I have a student with some serious disabilities. She is a real sweetie, and I love having her in my class, but her disabilities are proving too much for her to be able to remain in school. I received word this afternoon from her mother that she would most likely be withdrawing from school, perhaps even tomorrow.
The news left me feeling deflated and sad. We have worked so hard to meet her needs, but in all honesty, I am not surprised. It has been a real struggle for this child.
After aimlessly wandering around my room a bit, I closed my classroom up early instead of staying after school to grade papers. Time to head to the barn for some horse therapy.
Abby came up as soon as she hard me call. I opened the gate into the small paddock so she could walk through, put out my camp chair, and plopped myself down in it to think.
Abbs grazed around me, coming over occasionally to ask for a sugar cube, then resuming her grazing.
I got up and brushed her a couple of times, rubbing her itchy spots, and just chatting softly to her, all the while thinking about my student and the overwhelming, life-endangering things she must live with. Such a heavy load for small shoulders to carry!
When I was a child and had Abby's predecessor, Amy, I would seek solace with her if I had had a bad day or was concerned about something. Spending time with my horse brought me peace back then, just as it brings me peace now.
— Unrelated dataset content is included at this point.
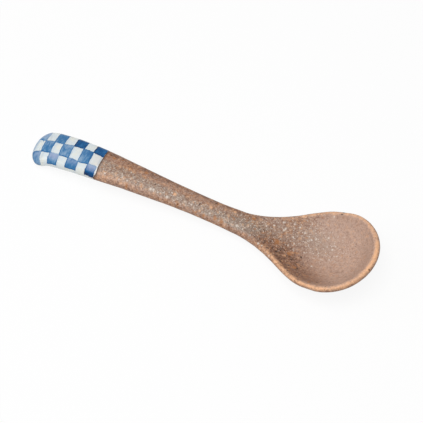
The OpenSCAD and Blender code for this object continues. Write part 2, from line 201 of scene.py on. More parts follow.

I cannot change the situation with my student - that's out of my hands and not my decision to make. I simply cannot fix everything in my students' lives, and what she must deal with is beyond my capabilities as a teacher. She needs far more than I can give her through academics and a good learning environment.
Being with Abby this afternoon helped put a bandaid, albeit a small one, over the gash in my heart as I tried to come to terms with the bad news that a child I loved was leaving.